Today I felt beautiful. Not the kind of all-knowing beautiful, just beautiful like they say in the movies and in our dreams. When the guy is sitting at the bar talking to some other scum and saying, "She's so beautiful." This is how I felt. I don't know what beauty is. I never really have gotten the lure of a girl with the crazy green eyes and reddish dyed hair. I always thought it was just because she was pretty. And everyone with a platonic brain over their necks for her knew that. But she was mad and mean. And she held nothing of value for me except the scattered words in her poems.

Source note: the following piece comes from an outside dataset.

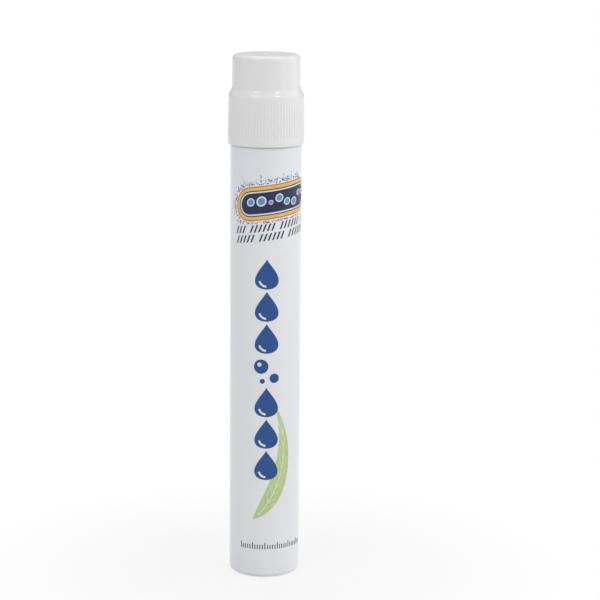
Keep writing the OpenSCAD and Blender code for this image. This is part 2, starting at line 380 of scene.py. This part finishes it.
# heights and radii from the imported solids, in mm
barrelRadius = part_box("bottle")[1].x / mm
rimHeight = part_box("bottle")[1].z / mm
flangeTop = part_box("seal_cup")[0].z / mm
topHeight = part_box("cap_shell")[1].z / mm
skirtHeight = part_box("cap_shell")[0].z / mm
skirtRadius = -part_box("cap_shell")[0].x / mm

bottle = {
    "columns": 192,
    "wall": 1.0,
    "heel": 1.3,
    "recessRadius": 5.3,
    "recessDepth": 0.5,
    "floor": 1.2,
    "gateRadius": 0.55,
    "gateHeight": 0.14,
    "shoulderGap": 0.13,
    "shoulderEdge": 0.3,
    "shoulderThickness": 1.3,
    "neckRadius": 6.6,
    "neckWall": 1.3,
    "beadRise": 0.6,
    "beadHeight": 0.8,
}
neckThread = {
    "root": bottle["neckRadius"],
    "depth": 0.75,
    "height": 108.2,
    "start": 0.4,
    "turns": 1.5,
    "width": 1.5,
    "crest": 0.8,
    "fade": 32,
}


def makeBottle(b, t):
    shoulder = skirtHeight - b["shoulderGap"]
    neck = b["neckRadius"]
    bore = neck - b["neckWall"]
    inside = barrelRadius - b["wall"]
    bead = shoulder + b["beadRise"]
    crest = neck + t["depth"]
    ceiling = shoulder - b["shoulderThickness"]
    floorTop = b["recessDepth"] + b["floor"]
    gate = b["recessDepth"] - b["gateHeight"]
    corners = [
        (0, gate, 0), (b["gateRadius"], gate, 0.05), (b["gateRadius"] + 0.08, b["recessDepth"], 0.04),
        (b["recessRadius"], b["recessDepth"], 0.2), (b["recessRadius"], 0, 0.12),
        (barrelRadius, 0, b["heel"]), (barrelRadius, shoulder, b["shoulderEdge"]),
        (neck, shoulder, 0.25), (neck, bead, 0.05), (crest, bead, 0.1),
        (crest, bead + b["beadHeight"], 0.35), (neck, bead + b["beadHeight"], 0.1),
        (neck, rimHeight, 0.25), (bore, rimHeight, 0.15), (bore, ceiling, 0.3),
        (inside, ceiling, b["heel"]), (inside, floorTop, b["heel"]), (0, floorTop, 0),
    ]
    points, faces = turn(rounded(corners, degrees=9), b["columns"])
    makePiece("bottleBody", points, faces, "bottle", "bottle", "bottle")
    points, faces = helix(t)
    makePiece("neckThread", points, faces, "bottle", "bottle")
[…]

There was something there though. And I don't know if he sees that something or if he's another one of those guys that sees her and wants to die with lust. I don't know these things. But I sit here trying to think all philosophically about it when I know that I am just another one of those people that can fall under spells. Like the rest of them. Fall under the spells of the starry eyes and then you forget that those people have no conscience. They've been built up with big egos to look in mirrors and make themselves out to be fishes. And her. With her roses and raves and vegan food. I don't know. These things don't mean anything in the scheme of things. She needs to be untouchable. Like some face on a Versace advertisement. Like some girl on the cover of Teen. Mysterious, but you know the story behind her. Beauty. My mind is mixed up. Sometimes I wonder how people like him can be in love with people like her. How we're all obsessed with beauty. We're all obsessed with trying. But she's the girl who can wake up and still look gorgeous. She's the girl who tried so hard to get where she is and she's still failing with anything and everything else but her looks. And I can see that. He can't.

These examples and excerpts of monologues for women will hopefully suffice in providing you with what you're looking for. Choose a good one and go break a leg.